Amused to Death is the only studio album by Waters to not have a tour supporting it, though some songs were performed during the In The Flesh and Us + Them tours, and "The Bravery of Being Out of Range" was performed on the This Is Not A Drill tour.[3]
The album is loosely organized around the idea of an ape randomly switching channels on a television, but explores numerous political and social themes, including critiques of the First Gulf War in "The Bravery of Being Out of Range" and "Perfect Sense".
The first track, "The Ballad of Bill Hubbard", features the voice of World War I veteran . A member of the Royal Fusiliers, he describes finding fellow soldier William "Bill" Hubbard – to whom the album is dedicated – severely wounded on the battlefield. After failed attempts to take him to safety, Razzell is forced to abandon him in no-man's land. The tale is continued at the end of the title track, at the very end of the album, providing a coda to the tragic story, with Razzell describing how he finally found peace. The excerpts are from BBC television's 1991 Everyman documentary, "A Game of Ghosts", marking the 75th anniversary of the start of the Battle of the Somme.[4] [5] [6] "I found it very moving," Waters remarked. "That original programme confronted the horrors of war and told the real story. It was an example of television taking its responsibilities seriously."[7] The opening track also features the sound of several animals.[8]

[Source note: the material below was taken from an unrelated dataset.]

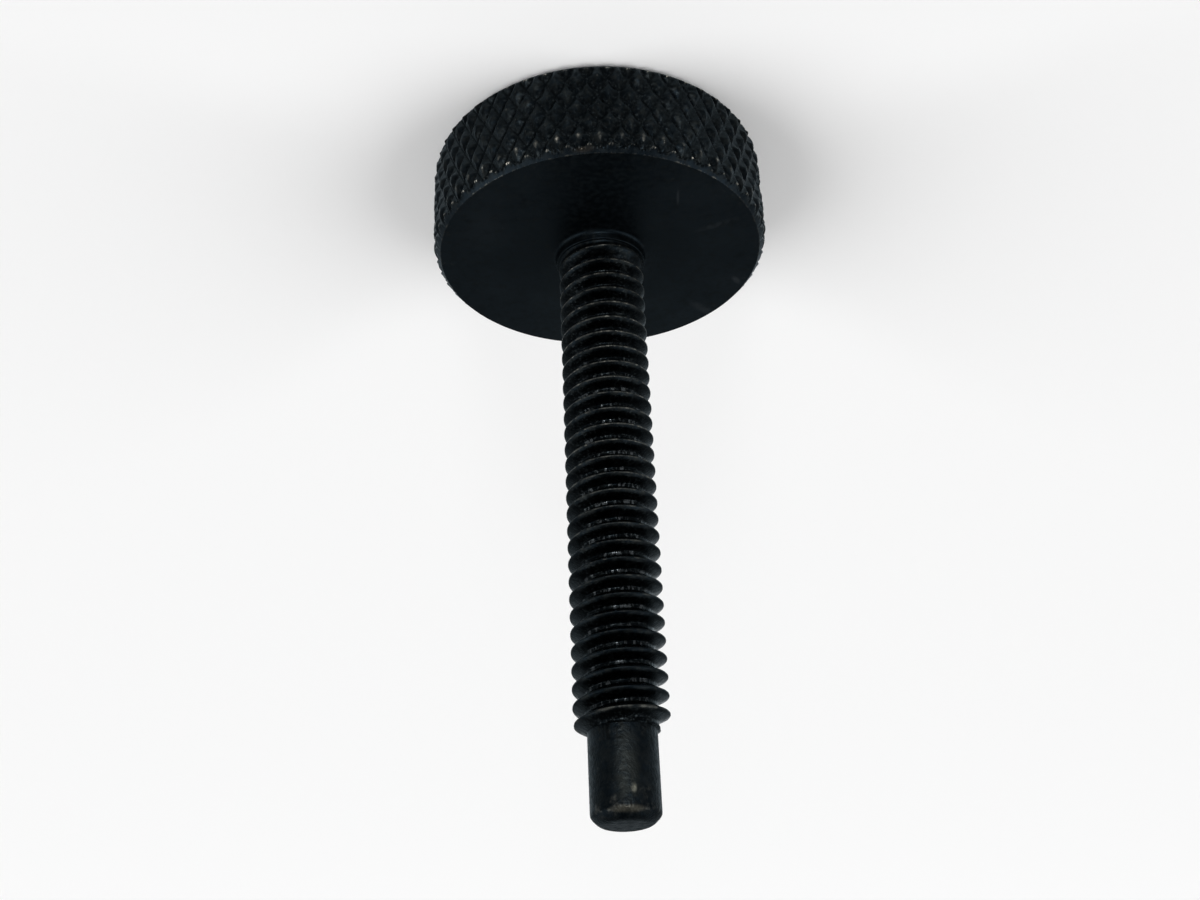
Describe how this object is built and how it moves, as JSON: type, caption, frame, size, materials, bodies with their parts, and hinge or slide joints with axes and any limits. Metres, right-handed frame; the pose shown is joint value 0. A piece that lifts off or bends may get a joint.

The second song, "What God Wants, Part I", follows and contrasts the moving words of Razzell by opening with the TV being tuned instead into an excerpt of a child who says, "I don't mind about the war. That's one of the things I like to watch – if it's a war going on. 'Cos then I know if, um, our side's winning, if our side's losing..." he is then interrupted by the channel being changed and a burst of ape-chatter.
"Perfect Sense" is a two-part song about a world where live transmissions of wars are the main form of entertainment.[1] The first part begins with a loud, unintelligible rant, then a backwards message from Waters: "Julia, however, in the light and visions of the issues of Stanley, we changed our minds. We have decided to include a backward message. Stanley, for you, and for all the other book burners." The message climaxes with Waters yelling in the aggressive Scottish voice he used to depict the teacher in The Wall. In the second part, sportscaster Marv Albert narrates a war as if it were a basketball game. "My main inspiration behind the song 'Perfect Sense'," Waters explained, "came from thinking about the days of the Roman Empire, when they would flood the Colosseum and have fights between rival galleys. I've always been intrigued by this notion of war as an entertainment to mollify the folks back home, and the Gulf conflict fuelled that idea."[9]
"The Bravery of Being Out of Range" includes a reference to a song written by Waters on Pink Floyd's 1977 album Animals, "Sheep", and to "Swing Low, Sweet Chariot".[10] In "Sheep" Waters sings, "I've looked over Jordan and I have seen, things are not what they seem"; in "The Bravery of Being Out of Range" he sings "I looked over Jordan and what did I see? I saw a U.S. Marine in a pile of debris."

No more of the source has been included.